Short task: Would you return the complete listing below word for word?

::::::::

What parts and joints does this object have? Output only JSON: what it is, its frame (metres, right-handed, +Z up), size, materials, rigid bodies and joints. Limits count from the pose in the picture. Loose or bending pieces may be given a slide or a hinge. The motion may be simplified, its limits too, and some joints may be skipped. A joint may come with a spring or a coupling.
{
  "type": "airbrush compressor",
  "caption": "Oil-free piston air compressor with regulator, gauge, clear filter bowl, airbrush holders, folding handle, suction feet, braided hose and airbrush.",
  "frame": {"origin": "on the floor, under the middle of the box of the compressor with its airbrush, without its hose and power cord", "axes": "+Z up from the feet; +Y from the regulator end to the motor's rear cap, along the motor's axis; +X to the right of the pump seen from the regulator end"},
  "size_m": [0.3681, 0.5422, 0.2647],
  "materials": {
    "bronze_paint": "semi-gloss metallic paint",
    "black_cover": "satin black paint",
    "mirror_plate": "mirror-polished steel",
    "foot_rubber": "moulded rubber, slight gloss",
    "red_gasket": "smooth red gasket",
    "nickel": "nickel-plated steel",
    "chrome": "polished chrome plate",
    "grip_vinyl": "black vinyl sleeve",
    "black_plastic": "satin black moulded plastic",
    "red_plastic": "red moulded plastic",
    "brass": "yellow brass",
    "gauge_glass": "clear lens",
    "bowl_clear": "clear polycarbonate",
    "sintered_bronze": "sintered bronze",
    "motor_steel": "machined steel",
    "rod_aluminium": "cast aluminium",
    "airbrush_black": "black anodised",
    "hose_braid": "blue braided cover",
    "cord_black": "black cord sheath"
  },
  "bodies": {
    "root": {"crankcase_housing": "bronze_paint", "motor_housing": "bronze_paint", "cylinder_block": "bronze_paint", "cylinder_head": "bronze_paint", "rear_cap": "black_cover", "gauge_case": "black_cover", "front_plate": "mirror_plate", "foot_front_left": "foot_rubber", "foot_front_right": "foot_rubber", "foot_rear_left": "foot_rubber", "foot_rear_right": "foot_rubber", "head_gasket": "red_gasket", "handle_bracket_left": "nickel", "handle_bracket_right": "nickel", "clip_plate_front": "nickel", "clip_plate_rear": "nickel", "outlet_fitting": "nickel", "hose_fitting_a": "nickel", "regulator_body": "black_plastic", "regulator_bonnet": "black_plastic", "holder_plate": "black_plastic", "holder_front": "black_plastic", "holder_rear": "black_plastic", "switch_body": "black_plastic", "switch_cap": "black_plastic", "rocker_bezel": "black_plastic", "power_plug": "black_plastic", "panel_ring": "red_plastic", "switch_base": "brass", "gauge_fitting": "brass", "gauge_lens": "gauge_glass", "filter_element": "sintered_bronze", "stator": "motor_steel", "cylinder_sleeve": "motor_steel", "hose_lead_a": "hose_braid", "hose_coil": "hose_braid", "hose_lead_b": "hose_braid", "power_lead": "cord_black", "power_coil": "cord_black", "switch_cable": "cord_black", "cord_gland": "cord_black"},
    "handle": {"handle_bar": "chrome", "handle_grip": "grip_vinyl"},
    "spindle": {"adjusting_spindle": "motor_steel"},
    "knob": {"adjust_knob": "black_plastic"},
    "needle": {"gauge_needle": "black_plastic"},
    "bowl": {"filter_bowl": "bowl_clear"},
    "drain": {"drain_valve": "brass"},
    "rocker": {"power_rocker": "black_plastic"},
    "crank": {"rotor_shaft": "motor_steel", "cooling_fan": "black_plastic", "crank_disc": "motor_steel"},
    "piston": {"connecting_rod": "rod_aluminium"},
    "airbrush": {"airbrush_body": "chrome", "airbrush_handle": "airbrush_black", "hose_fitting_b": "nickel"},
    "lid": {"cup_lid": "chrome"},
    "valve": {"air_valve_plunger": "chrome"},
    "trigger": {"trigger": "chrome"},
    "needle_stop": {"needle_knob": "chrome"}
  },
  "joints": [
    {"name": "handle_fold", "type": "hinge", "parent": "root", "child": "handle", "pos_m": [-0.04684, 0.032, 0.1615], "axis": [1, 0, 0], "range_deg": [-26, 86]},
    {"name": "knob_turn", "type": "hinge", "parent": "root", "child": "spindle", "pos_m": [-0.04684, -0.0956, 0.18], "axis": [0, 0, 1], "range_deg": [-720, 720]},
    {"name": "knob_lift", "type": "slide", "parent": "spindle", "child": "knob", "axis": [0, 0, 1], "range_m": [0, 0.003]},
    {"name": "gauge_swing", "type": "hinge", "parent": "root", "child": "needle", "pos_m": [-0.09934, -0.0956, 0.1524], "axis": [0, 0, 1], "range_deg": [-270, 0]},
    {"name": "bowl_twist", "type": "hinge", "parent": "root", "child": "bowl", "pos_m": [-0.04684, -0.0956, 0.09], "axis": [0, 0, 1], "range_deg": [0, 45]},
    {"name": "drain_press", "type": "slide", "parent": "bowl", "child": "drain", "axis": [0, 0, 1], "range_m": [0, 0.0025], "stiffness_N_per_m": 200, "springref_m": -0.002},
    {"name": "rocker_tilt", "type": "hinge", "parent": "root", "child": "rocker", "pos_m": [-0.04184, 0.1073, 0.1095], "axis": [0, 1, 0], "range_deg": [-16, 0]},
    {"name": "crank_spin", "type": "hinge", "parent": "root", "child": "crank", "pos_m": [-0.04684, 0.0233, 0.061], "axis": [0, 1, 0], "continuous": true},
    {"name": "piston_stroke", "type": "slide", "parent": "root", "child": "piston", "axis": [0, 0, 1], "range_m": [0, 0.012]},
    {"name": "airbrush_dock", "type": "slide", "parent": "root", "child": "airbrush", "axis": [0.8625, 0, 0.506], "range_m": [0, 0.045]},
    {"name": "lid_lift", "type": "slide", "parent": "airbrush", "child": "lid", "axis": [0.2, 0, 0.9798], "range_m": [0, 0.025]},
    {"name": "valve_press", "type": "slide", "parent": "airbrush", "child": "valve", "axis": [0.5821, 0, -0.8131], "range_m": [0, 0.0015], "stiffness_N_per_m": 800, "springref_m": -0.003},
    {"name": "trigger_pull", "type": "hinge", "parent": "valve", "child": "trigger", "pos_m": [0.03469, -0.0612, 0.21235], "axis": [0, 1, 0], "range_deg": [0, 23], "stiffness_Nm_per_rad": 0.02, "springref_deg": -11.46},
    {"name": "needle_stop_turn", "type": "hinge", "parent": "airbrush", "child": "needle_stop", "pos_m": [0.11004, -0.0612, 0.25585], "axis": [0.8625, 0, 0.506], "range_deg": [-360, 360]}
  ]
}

::::::::

Exercise result:
What parts and joints does this object have? Output only JSON: what it is, its frame (metres, right-handed, +Z up), size, materials, rigid bodies and joints. Limits count from the pose in the picture. Loose or bending pieces may be given a slide or a hinge. The motion may be simplified, its limits too, and some joints may be skipped. A joint may come with a spring or a coupling.
{
  "type": "airbrush compressor",
  "caption": "Oil-free piston air compressor with regulator, gauge, clear filter bowl, airbrush holders, folding handle, suction feet, braided hose and airbrush.",
  "frame": {"origin": "on the floor, under the middle of the box of the compressor with its airbrush, without its hose and power cord", "axes": "+Z up from the feet; +Y from the regulator end to the motor's rear cap, along the motor's axis; +X to the right of the pump seen from the regulator end"},
  "size_m": [0.3681, 0.5422, 0.2647],
  "materials": {
    "bronze_paint": "semi-gloss metallic paint",
    "black_cover": "satin black paint",
    "mirror_plate": "mirror-polished steel",
    "foot_rubber": "moulded rubber, slight gloss",
    "red_gasket": "smooth red gasket",
    "nickel": "nickel-plated steel",
    "chrome": "polished chrome plate",
    "grip_vinyl": "black vinyl sleeve",
    "black_plastic": "satin black moulded plastic",
    "red_plastic": "red moulded plastic",
    "brass": "yellow brass",
    "gauge_glass": "clear lens",
    "bowl_clear": "clear polycarbonate",
    "sintered_bronze": "sintered bronze",
    "motor_steel": "machined steel",
    "rod_aluminium": "cast aluminium",
    "airbrush_black": "black anodised",
    "hose_braid": "blue braided cover",
    "cord_black": "black cord sheath"
  },
  "bodies": {
    "root": {"crankcase_housing": "bronze_paint", "motor_housing": "bronze_paint", "cylinder_block": "bronze_paint", "cylinder_head": "bronze_paint", "rear_cap": "black_cover", "gauge_case": "black_cover", "front_plate": "mirror_plate", "foot_front_left": "foot_rubber", "foot_front_right": "foot_rubber", "foot_rear_left": "foot_rubber", "foot_rear_right": "foot_rubber", "head_gasket": "red_gasket", "handle_bracket_left": "nickel", "handle_bracket_right": "nickel", "clip_plate_front": "nickel", "clip_plate_rear": "nickel", "outlet_fitting": "nickel", "hose_fitting_a": "nickel", "regulator_body": "black_plastic", "regulator_bonnet": "black_plastic", "holder_plate": "black_plastic", "holder_front": "black_plastic", "holder_rear": "black_plastic", "switch_body": "black_plastic", "switch_cap": "black_plastic", "rocker_bezel": "black_plastic", "power_plug": "black_plastic", "panel_ring": "red_plastic", "switch_base": "brass", "gauge_fitting": "brass", "gauge_lens": "gauge_glass", "filter_element": "sintered_bronze", "stator": "motor_steel", "cylinder_sleeve": "motor_steel", "hose_lead_a": "hose_braid", "hose_coil": "hose_braid", "hose_lead_b": "hose_braid", "power_lead": "cord_black", "power_coil": "cord_black", "switch_cable": "cord_black", "cord_gland": "cord_black"},
    "handle": {"handle_bar": "chrome", "handle_grip": "grip_vinyl"},
    "spindle": {"adjusting_spindle": "motor_steel"},
    "knob": {"adjust_knob": "black_plastic"},
    "needle": {"gauge_needle": "black_plastic"},
    "bowl": {"filter_bowl": "bowl_clear"},
    "drain": {"drain_valve": "brass"},
    "rocker": {"power_rocker": "black_plastic"},
    "crank": {"rotor_shaft": "motor_steel", "cooling_fan": "black_plastic", "crank_disc": "motor_steel"},
    "piston": {"connecting_rod": "rod_aluminium"},
    "airbrush": {"airbrush_body": "chrome", "airbrush_handle": "airbrush_black", "hose_fitting_b": "nickel"},
    "lid": {"cup_lid": "chrome"},
    "valve": {"air_valve_plunger": "chrome"},
    "trigger": {"trigger": "chrome"},
    "needle_stop": {"needle_knob": "chrome"}
  },
  "joints": [
    {"name": "handle_fold", "type": "hinge", "parent": "root", "child": "handle", "pos_m": [-0.04684, 0.032, 0.1615], "axis": [1, 0, 0], "range_deg": [-26, 86]},
    {"name": "knob_turn", "type": "hinge", "parent": "root", "child": "spindle", "pos_m": [-0.04684, -0.0956, 0.18], "axis": [0, 0, 1], "range_deg": [-720, 720]},
    {"name": "knob_lift", "type": "slide", "parent": "spindle", "child": "knob", "axis": [0, 0, 1], "range_m": [0, 0.003]},
    {"name": "gauge_swing", "type": "hinge", "parent": "root", "child": "needle", "pos_m": [-0.09934, -0.0956, 0.1524], "axis": [0, 0, 1], "range_deg": [-270, 0]},
    {"name": "bowl_twist", "type": "hinge", "parent": "root", "child": "bowl", "pos_m": [-0.04684, -0.0956, 0.09], "axis": [0, 0, 1], "range_deg": [0, 45]},
    {"name": "drain_press", "type": "slide", "parent": "bowl", "child": "drain", "axis": [0, 0, 1], "range_m": [0, 0.0025], "stiffness_N_per_m": 200, "springref_m": -0.002},
    {"name": "rocker_tilt", "type": "hinge", "parent": "root", "child": "rocker", "pos_m": [-0.04184, 0.1073, 0.1095], "axis": [0, 1, 0], "range_deg": [-16, 0]},
    {"name": "crank_spin", "type": "hinge", "parent": "root", "child": "crank", "pos_m": [-0.04684, 0.0233, 0.061], "axis": [0, 1, 0], "continuous": true},
    {"name": "piston_stroke", "type": "slide", "parent": "root", "child": "piston", "axis": [0, 0, 1], "range_m": [0, 0.012]},
    {"name": "airbrush_dock", "type": "slide", "parent": "root", "child": "airbrush", "axis": [0.8625, 0, 0.506], "range_m": [0, 0.045]},
    {"name": "lid_lift", "type": "slide", "parent": "airbrush", "child": "lid", "axis": [0.2, 0, 0.9798], "range_m": [0, 0.025]},
    {"name": "valve_press", "type": "slide", "parent": "airbrush", "child": "valve", "axis": [0.5821, 0, -0.8131], "range_m": [0, 0.0015], "stiffness_N_per_m": 800, "springref_m": -0.003},
    {"name": "trigger_pull", "type": "hinge", "parent": "valve", "child": "trigger", "pos_m": [0.03469, -0.0612, 0.21235], "axis": [0, 1, 0], "range_deg": [0, 23], "stiffness_Nm_per_rad": 0.02, "springref_deg": -11.46},
    {"name": "needle_stop_turn", "type": "hinge", "parent": "airbrush", "child": "needle_stop", "pos_m": [0.11004, -0.0612, 0.25585], "axis": [0.8625, 0, 0.506], "range_deg": [-360, 360]}
  ]
}